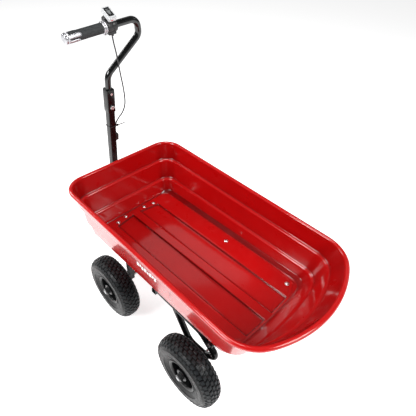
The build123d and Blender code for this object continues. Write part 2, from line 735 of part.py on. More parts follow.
# ---------------------------------------------------------------- drawbar
# These pieces are drawn with the drawbar upright: x and y across it, z the distance along it
# from its hinge. set_drawbar then leans them back and moves them to the hinge.
SLEEVE_RANGE = (501.0, 638.0)
SLEEVE_BOLT_S = 570.0
SLEEVE_SCREW_S = 622.0
TIE_S = 487.0
GLAND_RANGE = (418.0, 444.0)
HANDLE_POINTS = [(0, 545), (0, 684), (-130, 796), (-121, 849), (134, 830)]
HANDLE_RADII = [42.0, 28.0, 30.0]
GRIP_TILT = degrees(atan((849 - 830) / (134 + 121)))


def set_drawbar(shape):
    """Lean a drawbar piece back about the hinge."""
    return Pos(POST_PIVOT_X, 0, POST_PIVOT_Z) * Rot(0, -POST_LEAN, 0) * shape


def grip_frame(y, shape):
    """Place a piece drawn along +Y about the origin onto the handle's top bar at station y."""
    s = 849 - (y + 121) * (849 - 830) / (134 + 121)
    return set_drawbar(Pos(0, y, s) * Rot(-GRIP_TILT, 0, 0) * shape)


def post():
    """Square drawbar tube, drilled for its hinge bolt and the sleeve bolt."""
    half = POST / 2
    bore = POST_BORE / 2
    tube = block(-half, half, -half, half, -10, SLEEVE_RANGE[1] - 2)
    tube -= block(-bore, bore, -bore, bore, -10, SLEEVE_RANGE[1])
    tube += block(-half, half, -half, half, -10, 22)
    tube -= cylinder_y(6.0 + RUNNING, -20, 20)
    tube -= cylinder_x(4.0, -20, 20, 0, SLEEVE_BOLT_S)
    tube -= cylinder_x(2.5, -20, 0, 0, SLEEVE_SCREW_S)
    tube = fillet(tube.edges().filter_by(Axis.Y).group_by(Axis.Z)[0], 8)
    return set_drawbar(tube)


def handle_sleeve():
    """Square collar over the post's top, its mouth closed round the handle tube."""
    half = SLEEVE / 2
    low, high = SLEEVE_RANGE
    bore = POST / 2
    collar = block(-half, half, -half, half, low, high)
    collar = fillet(collar.edges().filter_by(Axis.Z), 2.5)
    collar -= block(-bore, bore, -bore, bore, low, high - 2)
    collar -= cylinder_z(HANDLE_R, low, high + 1)
    collar -= cylinder_x(4.0, -20, 20, 0, SLEEVE_BOLT_S)
    collar -= cylinder_x(2.5, -20, 0, 0, SLEEVE_SCREW_S)
    return set_drawbar(collar)


def sleeve_bolts():
    """Round slotted cross bolt with its nut, and the small locking screw above it."""
    face = SLEEVE / 2
    bolt = cylinder_x(4.0, -face, face + 9, 0, SLEEVE_BOLT_S)
    head = cylinder_x(8.0, -face - 5, -face, 0, SLEEVE_BOLT_S)
    head = fillet(head.edges().filter_by(GeomType.CIRCLE).sort_by(Axis.X)[0], 2.5)
    head -= block(-face - 6, -face - 3.4, -9, 9, SLEEVE_BOLT_S - 1, SLEEVE_BOLT_S + 1)
    nut = Rot(0, 0, 90) * hexagon_y(13.0, -face - 7, -face, 0, SLEEVE_BOLT_S)
    screw = cylinder_x(2.5, -face, -HANDLE_R - 0.2, 0, SLEEVE_SCREW_S)
    screw += cylinder_x(4.5, -face - 3, -face, 0, SLEEVE_SCREW_S)
    return set_drawbar(Compound([bolt + head + nut, screw]))


def handle_tube():
    """Cranked round tube: out of the sleeve, sideways, over and back across the cart."""
    points = [(0, y, s) for y, s in HANDLE_POINTS]
    tube = swept_rod(points, HANDLE_RADII, HANDLE_R)
    tube -= swept_rod(points, HANDLE_RADII, HANDLE_BORE_R)
    tube -= cylinder_x(4.0, -20, 20, 0, SLEEVE_BOLT_S)
    return set_drawbar(tube)


GRIP_RANGE = (9.0, 122.0)
GRIP_R = 16.0
END_CAP_Y = 137.0


def grip_rubber():
    """Rubber twist grip that turns on the handle tube."""
    low, high = GRIP_RANGE
    body = ring_y(GRIP_R, HANDLE_R + RUNNING + 0.04, 0, high - low)
    return grip_frame(low, body)


def grip_end():
    """Bright end cap with two fingers along the grip, closing the tube's end."""
    length = END_CAP_Y - GRIP_RANGE[1]
    cap = cylinder_y(GRIP_R + 0.5, 0, length)
    cap = fillet(cap.edges().filter_by(GeomType.CIRCLE).sort_by(Axis.Y)[-1], 6)
    cap -= cylinder_y(HANDLE_R + 0.1, -1, length - 2.5)
    fingers = ring_y(GRIP_R + 1.6, GRIP_R + 0.05, -40, 0.5)
    keep = block(-20, 20, -41, 1, -5, 5)
    fingers = fingers & keep
    link = ring_y(GRIP_R + 1.6, GRIP_R - 1, 0, 3)
    return grip_frame(GRIP_RANGE[1], cap + link + fingers)


def throttle_ring():
    """Bright collar between the twist grip and the housing."""
    return grip_frame(-4.0, ring_y(18.5, HANDLE_R + 0.1, 0, 12.5))


HOUSING_Y = -39.0
BUTTON_Y = 25.0
BUTTON_Z = 17.0
BUTTON_R = 5.0
DISPLAY_TILT = 24.0
DISPLAY_SIZE = (46.0, 27.0, 15.0)


def throttle_housing():
    """Clamped control housing: cable boss below, display stand on top, button pod in front."""
    body = cylinder_y(19.0, 0, 34)
    body += block(-12, 12, 3, 31, -24, -15)
    body += block(-13, 13, 4, 30, 10, 40) - display_place(block(-60, 60, -60, 60, -7.5, 60))
    body += block(0, 20, BUTTON_Y - 8, BUTTON_Y + 8, 0, BUTTON_Z + 7)
    body -= display_place(Box(DISPLAY_SIZE[0], DISPLAY_SIZE[1], DISPLAY_SIZE[2]))
    body -= cylinder_x(BUTTON_R + RUNNING, 12, 21, BUTTON_Y, BUTTON_Z)
    body -= cylinder_y(HANDLE_R, -1, 36)
    return grip_frame(HOUSING_Y, body)


def start_button():
    """Push button, pressed rearwards into its pod."""
    return grip_frame(HOUSING_Y, cylinder_x(BUTTON_R, 15.5, 24, BUTTON_Y, BUTTON_Z))


def display_place(shape):
    """Tilt a display piece, drawn level about the origin, over the housing."""
    return Pos(0, 17, 34) * Rot(0, -DISPLAY_TILT, 0) * shape


def display_case():
    """Rectangular display case tilted towards the cart."""
    case = Box(*DISPLAY_SIZE)
    case = fillet(case.edges().filter_by(Axis.Z), 4)
    case -= Pos(2, 0, 7.5) * Box(34, 19, 3)
    return grip_frame(HOUSING_Y, display_place(case))


def display_window():
    """Dark window let into the display case."""
    return grip_frame(HOUSING_Y, display_place(Pos(2, 0, 6.6) * Box(34, 19, 1.2)))


# Control cable, by hand: across, along Y, and along the drawbar. It leaves the housing's boss,
# passes behind the sloping tube, swings out past the sleeve and is tied to the post's right face.
CABLE_R = 2.3
CABLE_POINTS = [
    (-5, -24, 814), (-6, -26.5, 792), (-11, -31, 762), (-16.5, -34.5, 722), (-16, -41, 682),
    (-12, -51, 640), (-8, -59, 598), (-6, -62, 560), (-6, -51, 530), (-7, -26, 510),
    (-6, -15.2, 490), (-3, -15.2, 465), (0, -18.5, 444),
]


def cable_radii(points):
    """Largest tangent arc that each corner's two runs allow."""
    radii = []
    corners = [Vector(*point) for point in points]
    for before, corner, after in zip(corners, corners[1:], corners[2:]):
        first = corner - before
        second = after - corner
        half_turn = radians(first.get_angle(second) / 2)
        radii.append(0.45 * min(first.length, second.length) / tan(half_turn))
    return radii


def gland_block():
    """Block of the moulded cable entry, before its edges are rounded."""
    return block(-9, 9, -26, -POST / 2, *GLAND_RANGE)


def control_cable():
    """Throttle cable from the housing to the gland on the post."""
    radii = cable_radii(CABLE_POINTS)
    print("cable radii", [round(radius, 1) for radius in radii])
    cable = swept_rod(CABLE_POINTS, radii, CABLE_R)
    return set_drawbar(cable - gland_block())


def cable_gland():
    """Moulded cable entry on the post's right face."""
    body = gland_block()
    body = fillet(body.edges().filter_by(Axis.Z).group_by(Axis.Y)[0], 4)
    return set_drawbar(body)


def cable_tie():
    """Plastic tie round the post and the cable, with its head and tail."""
    half = POST / 2
    low, high = TIE_S - 2, TIE_S + 2
    outer = block(-half - 1.4, half + 1.4, -half - 6.6, half + 1.4, low, high)
    inner = block(-half, half, -half - 5.2, half, low, high)
    band = outer - inner
    head = block(-half - 1.4, -half + 4.6, -half - 11, -half - 6.6, TIE_S - 3, TIE_S + 3)
    tail = block(-half, -half + 1.2, -half - 40, -half - 11, low + 0.5, high - 0.5)
    cable = swept_rod(CABLE_POINTS, cable_radii(CABLE_POINTS), CABLE_R)
    return set_drawbar(band + head + tail - cable)


# ---------------------------------------------------------------- write every node
write("tray", tray())
write("tray_bolts", tray_bolts())
write("cradle_bars", Compound([cradle_bar(MID_BOLT_X), cradle_bar(REAR_BOLT_X)]))
write("pivot_lugs", Compound([pivot_lug(1), pivot_lug(-1)]))
write("latch_keeper", latch_keeper())

for side_name, side in (("left", 1), ("right", -1)):
    write(f"frame_hoop_{side_name}", frame_hoop(side))
    write(f"gear_case_{side_name}", gear_case(side))

write("cross_members", Compound([
    cross_member(CROSS_FRONT_X, SPINE_Z[0] + 2, HOOP_Y + TUBE_R),
    cross_member(CROSS_REAR_X, HOOP_TOP_Z - BAR / 2, HOOP_Y - TUBE_R),
    motor_hanger(),
]))
write("frame_spine", frame_spine())
write("head_plate", head_plate())
write("latch_bolt", latch_bolt())
write("latch_knob", latch_knob())
write("kingpin", kingpin())
write("axle_bushes", axle_bushes())
write("hinge_rod", hinge_rod())
write("rest_pads", rest_pads())
write("battery_case", battery_case())
write("battery_lid", battery_lid())
write("batteries", batteries())
write("battery_straps", battery_straps())
write("controller", controller())
write("motor", motor())
write("motor_pinion", motor_pinion())
write("axle_gear", axle_gear())

rear_half = REAR_WHEEL_Y + AXLE_END
front_half = FRONT_WHEEL_Y + AXLE_END
write("rear_axle", cylinder_y(AXLE_R, -rear_half, rear_half, REAR_AXLE_X, AXLE_Z))
write("front_axle", cylinder_y(AXLE_R, -front_half, front_half, FRONT_AXLE_X, AXLE_Z))
write("rear_axle_fittings", axle_fittings(
    REAR_AXLE_X, REAR_WHEEL_Y, HOOP_Y + BUSH_HALF + GAP, REAR_WHEEL_Y - HUB_HALF))
write("front_axle_fittings", axle_fittings(
    FRONT_AXLE_X, FRONT_WHEEL_Y, FORK_Y + BAR / 2, FRONT_WHEEL_Y - HUB_HALF - GAP))

for side_name, side in (("left", 1), ("right", -1)):
    front = wheel_place(FRONT_AXLE_X, side * FRONT_WHEEL_Y)
    rear = wheel_place(REAR_AXLE_X, side * REAR_WHEEL_Y)
    write(f"tyre_front_{side_name}", front * tyre())
    write(f"rim_front_{side_name}", front * rim(BEARING_R))
    write(f"rim_bolts_front_{side_name}", front * rim_bolts())
    write(f"bearings_front_{side_name}", front * bearings())
    write(f"tyre_rear_{side_name}", rear * tyre())
    write(f"rim_rear_{side_name}", rear * rim(AXLE_R))
write("rim_bolts_rear", Compound([
    wheel_place(REAR_AXLE_X, side * REAR_WHEEL_Y) * rim_bolts() for side in (1, -1)
]))

write("steering_fork", Compound([fork_crossbar(), fork_leg(1), fork_leg(-1)]))
write("tongue", Compound([tongue_arm(1), tongue_arm(-1), tongue_stop()]))
write("drawbar_pivot_bolt", drawbar_pivot_bolt())
write("drawbar_post", post())
write("handle_sleeve", handle_sleeve())
write("sleeve_bolts", sleeve_bolts())
write("handle_tube", handle_tube())
write("grip_rubber", grip_rubber())
write("grip_end", grip_end())
write("throttle_ring", throttle_ring())
write("throttle_housing", throttle_housing())
write("start_button", start_button())
write("display_case", display_case())
write("display_window", display_window())
write("control_cable", control_cable())
write("cable_gland", cable_gland())
write("cable_tie", cable_tie())
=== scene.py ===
"""Looks of the motorised garden cart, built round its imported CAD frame.

Metres. +X points forward to the drawbar, +Y to the cart's left and +Z up.
"""

import json
import random
from math import asin, atan, cos, pi, radians, sin, sqrt, tan, tau

import bmesh
import bpy
from mathutils import Matrix, Vector

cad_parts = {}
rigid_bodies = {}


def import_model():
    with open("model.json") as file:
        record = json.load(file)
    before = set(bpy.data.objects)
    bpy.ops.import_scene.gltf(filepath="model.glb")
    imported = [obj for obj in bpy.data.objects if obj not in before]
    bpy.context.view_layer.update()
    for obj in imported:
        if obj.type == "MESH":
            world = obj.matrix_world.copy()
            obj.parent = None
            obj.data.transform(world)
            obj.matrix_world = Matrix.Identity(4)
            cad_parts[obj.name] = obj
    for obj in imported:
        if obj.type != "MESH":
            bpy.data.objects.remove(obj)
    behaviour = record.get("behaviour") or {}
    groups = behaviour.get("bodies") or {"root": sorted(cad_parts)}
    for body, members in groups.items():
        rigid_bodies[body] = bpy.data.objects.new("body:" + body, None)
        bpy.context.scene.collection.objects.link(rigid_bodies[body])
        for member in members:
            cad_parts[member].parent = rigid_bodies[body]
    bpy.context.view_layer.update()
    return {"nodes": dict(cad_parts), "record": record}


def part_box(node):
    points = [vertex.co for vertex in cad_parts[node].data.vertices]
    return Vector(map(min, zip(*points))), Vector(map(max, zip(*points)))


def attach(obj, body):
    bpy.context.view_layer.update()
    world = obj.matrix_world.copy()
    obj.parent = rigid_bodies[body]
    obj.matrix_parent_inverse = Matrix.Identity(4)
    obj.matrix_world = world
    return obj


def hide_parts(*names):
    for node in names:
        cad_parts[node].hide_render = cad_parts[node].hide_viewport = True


for leftover in list(bpy.data.objects):
    bpy.data.objects.remove(leftover)

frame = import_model()
random.seed(7)


def add_object(name, data):
    """A new object, linked into the scene."""
    made = bpy.data.objects.new(name, data)
    bpy.context.scene.collection.objects.link(made)
    return made


def shift(x, y, z):
    """Matrix of a plain move."""
    return Matrix.Translation((x, y, z))


def polar(radius, y, angle):
    """Point at a radius and an angle about the Y axis."""
    return Vector((radius * cos(angle), y, radius * sin(angle)))


# ---------------- camera
CAMERA_PLACE = Vector((-0.6537, 0.6362, 1.3543))
CAMERA_YAW = radians(-46.2648)
CAMERA_PITCH = radians(40.7479)
CAMERA_ROLL = radians(2.9807)
LENS = 32.35
SHIFT = (0.0099, -0.0157)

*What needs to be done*
Provide an exact reproduction of only those lines that start at the line containing "Compound([fork_crossbar(), fork_leg(1), fork_leg(-1)]))" and end at the line containing "for member in", inclusive.

*Task output*
write("steering_fork", Compound([fork_crossbar(), fork_leg(1), fork_leg(-1)]))
write("tongue", Compound([tongue_arm(1), tongue_arm(-1), tongue_stop()]))
write("drawbar_pivot_bolt", drawbar_pivot_bolt())
write("drawbar_post", post())
write("handle_sleeve", handle_sleeve())
write("sleeve_bolts", sleeve_bolts())
write("handle_tube", handle_tube())
write("grip_rubber", grip_rubber())
write("grip_end", grip_end())
write("throttle_ring", throttle_ring())
write("throttle_housing", throttle_housing())
write("start_button", start_button())
write("display_case", display_case())
write("display_window", display_window())
write("control_cable", control_cable())
write("cable_gland", cable_gland())
write("cable_tie", cable_tie())
=== scene.py ===
"""Looks of the motorised garden cart, built round its imported CAD frame.

Metres. +X points forward to the drawbar, +Y to the cart's left and +Z up.
"""

import json
import random
from math import asin, atan, cos, pi, radians, sin, sqrt, tan, tau

import bmesh
import bpy
from mathutils import Matrix, Vector

cad_parts = {}
rigid_bodies = {}


def import_model():
    with open("model.json") as file:
        record = json.load(file)
    before = set(bpy.data.objects)
    bpy.ops.import_scene.gltf(filepath="model.glb")
    imported = [obj for obj in bpy.data.objects if obj not in before]
    bpy.context.view_layer.update()
    for obj in imported:
        if obj.type == "MESH":
            world = obj.matrix_world.copy()
            obj.parent = None
            obj.data.transform(world)
            obj.matrix_world = Matrix.Identity(4)
            cad_parts[obj.name] = obj
    for obj in imported:
        if obj.type != "MESH":
            bpy.data.objects.remove(obj)
    behaviour = record.get("behaviour") or {}
    groups = behaviour.get("bodies") or {"root": sorted(cad_parts)}
    for body, members in groups.items():
        rigid_bodies[body] = bpy.data.objects.new("body:" + body, None)
        bpy.context.scene.collection.objects.link(rigid_bodies[body])
        for member in members:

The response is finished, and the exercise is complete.